Behavior Based on `self.puppyStatus`:
① When `self.puppyStatus` is `PuppyStatus.LOOKING_FOR`:
- If `self.target_centre_point` exists and its `y` coordinate is greater than 400, the robot's status is updated to `PuppyStatus.FOUND_TARGET`. A speed message is then published to stop the robot.
- If `self.target_centre_point` does not exist or its `y` coordinate is not greater than 400, a speed message is published to move the robot with an `x` velocity of 10.0.

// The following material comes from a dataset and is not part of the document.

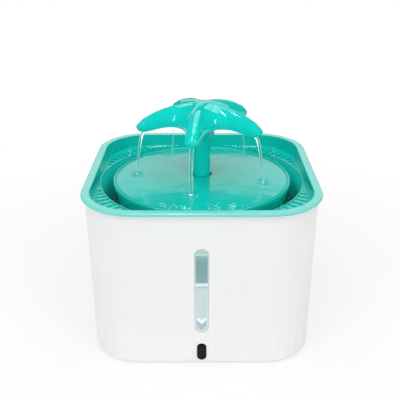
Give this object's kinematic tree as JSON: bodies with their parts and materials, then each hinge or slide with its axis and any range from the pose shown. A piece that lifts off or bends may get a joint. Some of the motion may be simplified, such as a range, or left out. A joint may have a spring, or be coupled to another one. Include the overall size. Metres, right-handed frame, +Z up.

② When `self.puppyStatus` is `PuppyStatus.FOUND_TARGET`:
- If `self.action_group_executed` is `False`, the robot executes an action group named `'up_stairs_2cm.d6ac'` and sets `self.action_group_executed` to `True`.
③ When `self.puppyStatus` is `PuppyStatus.DOWN_STAIRS`:
- A speed message is published to move the robot dog forward with an `x` velocity of 14.0.
- The robot's status is then updated to `PuppyStatus.END`, and a log message is recorded.
### 24.2.5 Function Extension
* **Close Debugging Interface**
As the continuous refresh of debugging interface will occupy CPU of Raspberry Pi, we can close debugging interface to tackle choppy running.
(1) Input the command below and press Enter to edit the stair negotiating program.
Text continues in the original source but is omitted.